**Given problem**
Copy each line in the data that includes the word "cadNode".

## START Source excerpt

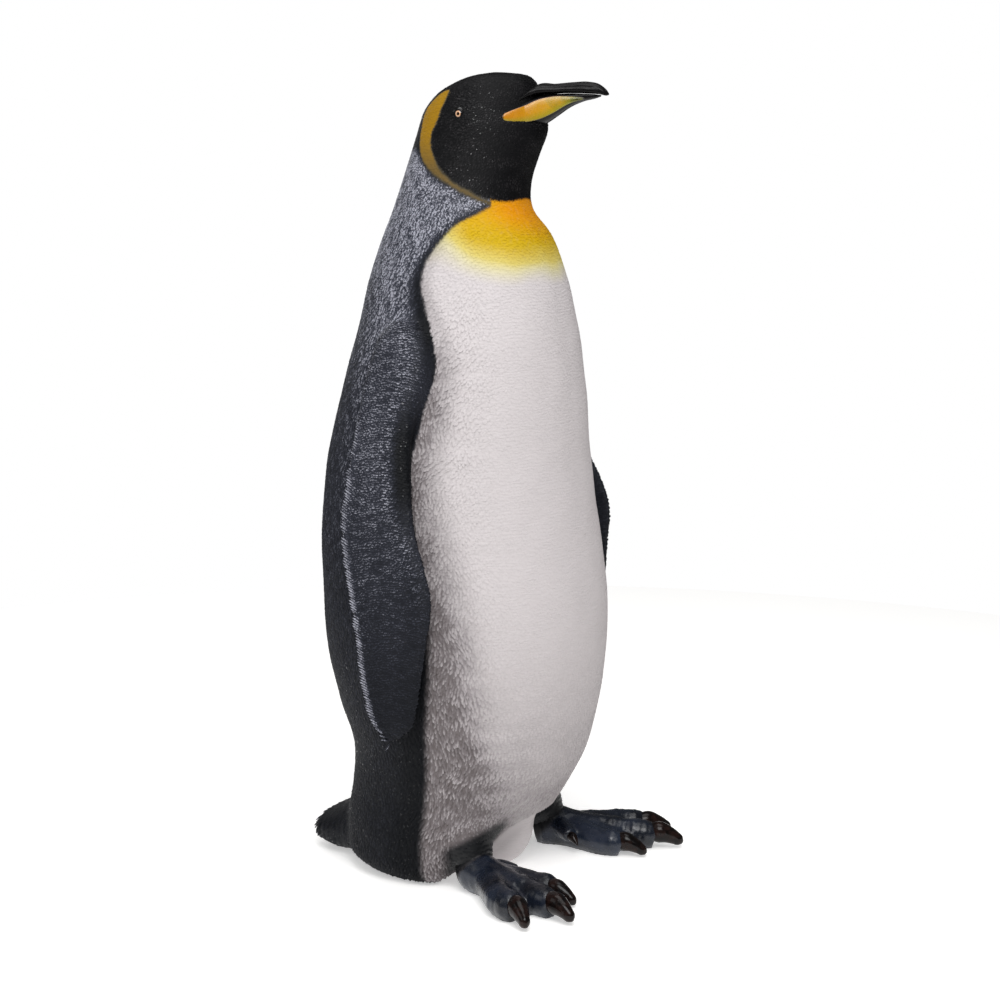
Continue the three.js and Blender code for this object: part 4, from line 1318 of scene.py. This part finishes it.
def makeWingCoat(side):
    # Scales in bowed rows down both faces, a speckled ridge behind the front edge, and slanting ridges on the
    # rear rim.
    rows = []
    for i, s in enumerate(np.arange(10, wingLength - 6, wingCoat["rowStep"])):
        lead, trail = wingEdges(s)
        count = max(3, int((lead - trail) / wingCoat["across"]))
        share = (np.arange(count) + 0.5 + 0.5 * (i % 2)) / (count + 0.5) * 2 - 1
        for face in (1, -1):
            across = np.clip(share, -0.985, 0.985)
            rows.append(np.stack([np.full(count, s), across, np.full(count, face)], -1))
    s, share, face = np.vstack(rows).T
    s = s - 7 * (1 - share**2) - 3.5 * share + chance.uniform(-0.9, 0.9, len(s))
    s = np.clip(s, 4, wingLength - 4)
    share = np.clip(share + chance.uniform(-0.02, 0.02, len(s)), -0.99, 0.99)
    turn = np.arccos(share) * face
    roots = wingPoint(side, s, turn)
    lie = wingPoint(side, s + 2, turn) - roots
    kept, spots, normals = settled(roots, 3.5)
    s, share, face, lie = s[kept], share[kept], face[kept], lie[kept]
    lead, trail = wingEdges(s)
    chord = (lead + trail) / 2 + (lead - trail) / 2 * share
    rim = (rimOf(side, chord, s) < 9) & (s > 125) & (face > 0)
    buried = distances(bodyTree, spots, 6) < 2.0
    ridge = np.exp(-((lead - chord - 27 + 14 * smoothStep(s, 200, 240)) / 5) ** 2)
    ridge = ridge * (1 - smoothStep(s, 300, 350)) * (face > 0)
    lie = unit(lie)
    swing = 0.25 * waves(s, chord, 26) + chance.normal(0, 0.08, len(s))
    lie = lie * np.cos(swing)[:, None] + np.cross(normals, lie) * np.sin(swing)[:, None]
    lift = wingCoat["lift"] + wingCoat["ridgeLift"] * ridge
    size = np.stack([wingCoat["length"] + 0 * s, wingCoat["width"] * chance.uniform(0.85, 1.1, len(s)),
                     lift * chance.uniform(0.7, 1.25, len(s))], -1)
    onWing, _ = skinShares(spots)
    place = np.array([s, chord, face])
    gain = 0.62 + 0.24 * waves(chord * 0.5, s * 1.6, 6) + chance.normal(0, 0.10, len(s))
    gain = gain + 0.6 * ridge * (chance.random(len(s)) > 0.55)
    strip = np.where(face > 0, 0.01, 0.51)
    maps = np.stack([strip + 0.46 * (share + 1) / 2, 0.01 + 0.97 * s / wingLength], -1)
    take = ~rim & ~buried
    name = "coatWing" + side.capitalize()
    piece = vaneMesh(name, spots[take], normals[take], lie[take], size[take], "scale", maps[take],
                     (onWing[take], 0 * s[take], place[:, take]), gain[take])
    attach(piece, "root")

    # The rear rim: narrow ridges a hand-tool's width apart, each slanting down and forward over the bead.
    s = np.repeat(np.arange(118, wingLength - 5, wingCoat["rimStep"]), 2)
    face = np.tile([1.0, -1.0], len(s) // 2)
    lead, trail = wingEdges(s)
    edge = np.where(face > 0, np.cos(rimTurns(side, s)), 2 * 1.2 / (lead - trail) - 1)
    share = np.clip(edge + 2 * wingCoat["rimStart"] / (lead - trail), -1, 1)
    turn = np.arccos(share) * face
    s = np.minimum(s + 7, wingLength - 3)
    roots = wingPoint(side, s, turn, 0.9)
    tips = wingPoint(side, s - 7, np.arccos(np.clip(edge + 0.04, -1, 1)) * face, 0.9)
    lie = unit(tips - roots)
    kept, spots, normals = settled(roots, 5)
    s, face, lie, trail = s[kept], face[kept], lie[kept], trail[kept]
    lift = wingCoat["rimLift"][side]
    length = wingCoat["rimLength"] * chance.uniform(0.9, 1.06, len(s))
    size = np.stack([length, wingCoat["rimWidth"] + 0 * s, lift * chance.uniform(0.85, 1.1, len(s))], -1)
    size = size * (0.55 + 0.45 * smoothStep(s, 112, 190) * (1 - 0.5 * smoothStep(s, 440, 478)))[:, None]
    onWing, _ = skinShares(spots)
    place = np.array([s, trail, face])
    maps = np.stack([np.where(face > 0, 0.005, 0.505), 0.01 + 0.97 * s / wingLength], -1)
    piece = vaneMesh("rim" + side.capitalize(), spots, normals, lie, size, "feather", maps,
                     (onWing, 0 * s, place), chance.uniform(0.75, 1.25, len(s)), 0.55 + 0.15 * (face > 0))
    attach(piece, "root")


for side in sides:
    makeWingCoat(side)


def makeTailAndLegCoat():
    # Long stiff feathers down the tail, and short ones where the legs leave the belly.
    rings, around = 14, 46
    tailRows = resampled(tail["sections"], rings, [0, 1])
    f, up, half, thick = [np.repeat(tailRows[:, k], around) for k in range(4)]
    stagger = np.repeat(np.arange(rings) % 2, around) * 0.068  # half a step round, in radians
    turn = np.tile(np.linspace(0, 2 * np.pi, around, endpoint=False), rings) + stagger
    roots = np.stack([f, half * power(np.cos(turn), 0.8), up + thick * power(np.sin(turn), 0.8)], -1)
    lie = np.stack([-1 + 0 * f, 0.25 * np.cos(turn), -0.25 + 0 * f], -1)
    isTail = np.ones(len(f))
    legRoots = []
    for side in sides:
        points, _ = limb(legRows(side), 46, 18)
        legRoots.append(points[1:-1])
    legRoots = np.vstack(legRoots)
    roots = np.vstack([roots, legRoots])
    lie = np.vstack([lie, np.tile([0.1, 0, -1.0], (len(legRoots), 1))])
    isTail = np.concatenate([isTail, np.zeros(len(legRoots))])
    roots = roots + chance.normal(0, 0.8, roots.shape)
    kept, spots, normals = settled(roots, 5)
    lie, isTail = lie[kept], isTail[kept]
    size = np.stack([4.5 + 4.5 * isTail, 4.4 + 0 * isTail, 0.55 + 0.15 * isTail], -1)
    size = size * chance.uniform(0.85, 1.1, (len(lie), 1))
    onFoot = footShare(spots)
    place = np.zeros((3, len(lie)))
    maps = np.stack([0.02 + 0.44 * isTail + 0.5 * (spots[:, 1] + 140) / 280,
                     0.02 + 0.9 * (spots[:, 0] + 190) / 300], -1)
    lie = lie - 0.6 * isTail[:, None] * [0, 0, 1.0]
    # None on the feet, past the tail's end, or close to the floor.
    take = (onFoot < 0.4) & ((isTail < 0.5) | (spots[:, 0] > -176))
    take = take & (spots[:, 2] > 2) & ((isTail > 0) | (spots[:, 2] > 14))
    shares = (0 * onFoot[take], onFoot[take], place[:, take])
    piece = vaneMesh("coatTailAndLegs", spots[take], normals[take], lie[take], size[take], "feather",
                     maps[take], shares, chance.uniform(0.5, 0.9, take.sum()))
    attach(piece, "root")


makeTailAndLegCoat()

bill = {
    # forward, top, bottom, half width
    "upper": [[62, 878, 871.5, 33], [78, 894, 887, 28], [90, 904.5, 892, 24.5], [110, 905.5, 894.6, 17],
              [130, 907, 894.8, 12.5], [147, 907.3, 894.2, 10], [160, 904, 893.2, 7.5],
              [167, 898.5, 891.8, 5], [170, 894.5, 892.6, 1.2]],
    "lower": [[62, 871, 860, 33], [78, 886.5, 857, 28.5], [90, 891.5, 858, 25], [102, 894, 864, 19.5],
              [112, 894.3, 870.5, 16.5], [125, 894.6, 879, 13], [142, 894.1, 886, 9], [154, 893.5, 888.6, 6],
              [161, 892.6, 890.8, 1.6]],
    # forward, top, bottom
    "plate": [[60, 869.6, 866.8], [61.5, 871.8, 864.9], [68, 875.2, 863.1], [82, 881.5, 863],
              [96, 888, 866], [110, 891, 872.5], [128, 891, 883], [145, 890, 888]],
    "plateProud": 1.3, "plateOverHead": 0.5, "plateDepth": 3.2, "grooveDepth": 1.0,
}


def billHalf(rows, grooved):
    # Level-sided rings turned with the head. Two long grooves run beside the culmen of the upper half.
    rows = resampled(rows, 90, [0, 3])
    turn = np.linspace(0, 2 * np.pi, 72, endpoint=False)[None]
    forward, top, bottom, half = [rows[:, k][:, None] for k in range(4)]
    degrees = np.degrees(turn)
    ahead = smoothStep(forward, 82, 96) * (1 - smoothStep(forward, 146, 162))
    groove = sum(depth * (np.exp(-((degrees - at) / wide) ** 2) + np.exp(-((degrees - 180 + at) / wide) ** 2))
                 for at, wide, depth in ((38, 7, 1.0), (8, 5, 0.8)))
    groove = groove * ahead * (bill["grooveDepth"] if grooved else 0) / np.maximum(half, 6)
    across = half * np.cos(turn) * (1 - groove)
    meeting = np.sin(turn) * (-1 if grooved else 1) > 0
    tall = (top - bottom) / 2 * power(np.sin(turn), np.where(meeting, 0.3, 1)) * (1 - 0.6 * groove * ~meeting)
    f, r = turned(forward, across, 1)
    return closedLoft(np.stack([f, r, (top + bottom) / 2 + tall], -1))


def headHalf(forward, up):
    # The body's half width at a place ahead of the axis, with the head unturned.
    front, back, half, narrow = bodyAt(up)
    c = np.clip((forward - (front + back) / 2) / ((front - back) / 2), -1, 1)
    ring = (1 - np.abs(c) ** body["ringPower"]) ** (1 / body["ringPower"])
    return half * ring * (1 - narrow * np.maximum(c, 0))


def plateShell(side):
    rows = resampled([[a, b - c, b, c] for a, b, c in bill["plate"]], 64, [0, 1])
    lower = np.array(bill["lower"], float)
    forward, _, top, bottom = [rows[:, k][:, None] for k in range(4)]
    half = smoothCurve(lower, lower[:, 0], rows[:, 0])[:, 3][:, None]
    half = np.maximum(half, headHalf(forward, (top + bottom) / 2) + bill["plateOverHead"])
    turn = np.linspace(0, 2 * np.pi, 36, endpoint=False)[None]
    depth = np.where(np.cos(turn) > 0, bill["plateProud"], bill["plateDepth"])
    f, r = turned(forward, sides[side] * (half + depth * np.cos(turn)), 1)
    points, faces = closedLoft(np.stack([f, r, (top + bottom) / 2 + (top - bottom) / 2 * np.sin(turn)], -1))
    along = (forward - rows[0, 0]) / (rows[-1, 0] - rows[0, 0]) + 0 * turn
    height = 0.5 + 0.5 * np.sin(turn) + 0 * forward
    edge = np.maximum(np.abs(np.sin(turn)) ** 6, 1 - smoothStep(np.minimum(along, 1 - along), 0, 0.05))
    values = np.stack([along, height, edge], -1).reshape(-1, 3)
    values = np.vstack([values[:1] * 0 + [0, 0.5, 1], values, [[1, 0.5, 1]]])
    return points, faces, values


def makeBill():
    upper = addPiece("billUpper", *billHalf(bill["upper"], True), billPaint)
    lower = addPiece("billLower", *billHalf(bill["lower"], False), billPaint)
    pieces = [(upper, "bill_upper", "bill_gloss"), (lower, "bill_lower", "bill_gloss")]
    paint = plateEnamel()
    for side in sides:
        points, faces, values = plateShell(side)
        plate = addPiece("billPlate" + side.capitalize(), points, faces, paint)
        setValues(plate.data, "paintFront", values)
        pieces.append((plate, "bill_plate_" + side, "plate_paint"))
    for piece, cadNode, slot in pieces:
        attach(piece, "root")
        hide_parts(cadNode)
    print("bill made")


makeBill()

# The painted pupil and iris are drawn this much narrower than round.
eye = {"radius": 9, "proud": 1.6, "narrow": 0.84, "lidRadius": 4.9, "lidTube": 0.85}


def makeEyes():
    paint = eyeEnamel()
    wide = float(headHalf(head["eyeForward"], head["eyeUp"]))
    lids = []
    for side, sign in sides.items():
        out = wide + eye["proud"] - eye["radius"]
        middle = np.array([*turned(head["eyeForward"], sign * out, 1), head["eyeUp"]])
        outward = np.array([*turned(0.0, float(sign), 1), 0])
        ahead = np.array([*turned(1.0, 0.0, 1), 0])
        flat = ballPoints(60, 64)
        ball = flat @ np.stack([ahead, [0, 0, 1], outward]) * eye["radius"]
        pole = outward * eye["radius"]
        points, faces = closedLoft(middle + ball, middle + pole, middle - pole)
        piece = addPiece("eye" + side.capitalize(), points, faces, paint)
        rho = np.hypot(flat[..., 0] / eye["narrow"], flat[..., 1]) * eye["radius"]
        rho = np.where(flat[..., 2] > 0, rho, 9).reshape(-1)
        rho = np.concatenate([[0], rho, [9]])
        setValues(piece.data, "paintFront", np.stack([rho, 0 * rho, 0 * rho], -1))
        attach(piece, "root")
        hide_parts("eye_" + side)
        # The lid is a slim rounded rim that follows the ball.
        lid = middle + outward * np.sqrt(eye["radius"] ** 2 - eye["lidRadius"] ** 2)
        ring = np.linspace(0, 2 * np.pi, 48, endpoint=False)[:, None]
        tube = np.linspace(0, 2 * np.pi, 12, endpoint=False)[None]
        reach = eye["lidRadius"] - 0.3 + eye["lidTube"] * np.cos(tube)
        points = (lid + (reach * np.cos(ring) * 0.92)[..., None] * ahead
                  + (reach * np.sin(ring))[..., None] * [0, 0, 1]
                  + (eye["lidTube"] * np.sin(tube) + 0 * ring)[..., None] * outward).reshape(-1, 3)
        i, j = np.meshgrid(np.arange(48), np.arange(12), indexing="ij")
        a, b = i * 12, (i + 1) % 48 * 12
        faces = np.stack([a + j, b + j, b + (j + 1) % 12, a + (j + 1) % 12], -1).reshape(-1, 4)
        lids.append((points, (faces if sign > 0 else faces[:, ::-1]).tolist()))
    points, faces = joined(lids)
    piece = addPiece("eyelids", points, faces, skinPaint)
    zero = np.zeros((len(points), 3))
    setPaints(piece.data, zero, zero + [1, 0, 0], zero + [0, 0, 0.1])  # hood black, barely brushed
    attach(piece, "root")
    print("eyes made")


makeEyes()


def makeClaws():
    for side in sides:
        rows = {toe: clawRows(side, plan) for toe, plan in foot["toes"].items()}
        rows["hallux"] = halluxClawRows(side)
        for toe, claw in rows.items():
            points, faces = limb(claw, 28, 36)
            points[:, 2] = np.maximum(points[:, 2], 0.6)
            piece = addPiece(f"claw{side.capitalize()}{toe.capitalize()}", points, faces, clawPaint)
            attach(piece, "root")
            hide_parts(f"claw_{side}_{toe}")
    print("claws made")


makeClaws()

## END Source excerpt

**Task solution**
    for piece, cadNode, slot in pieces:
        hide_parts(cadNode)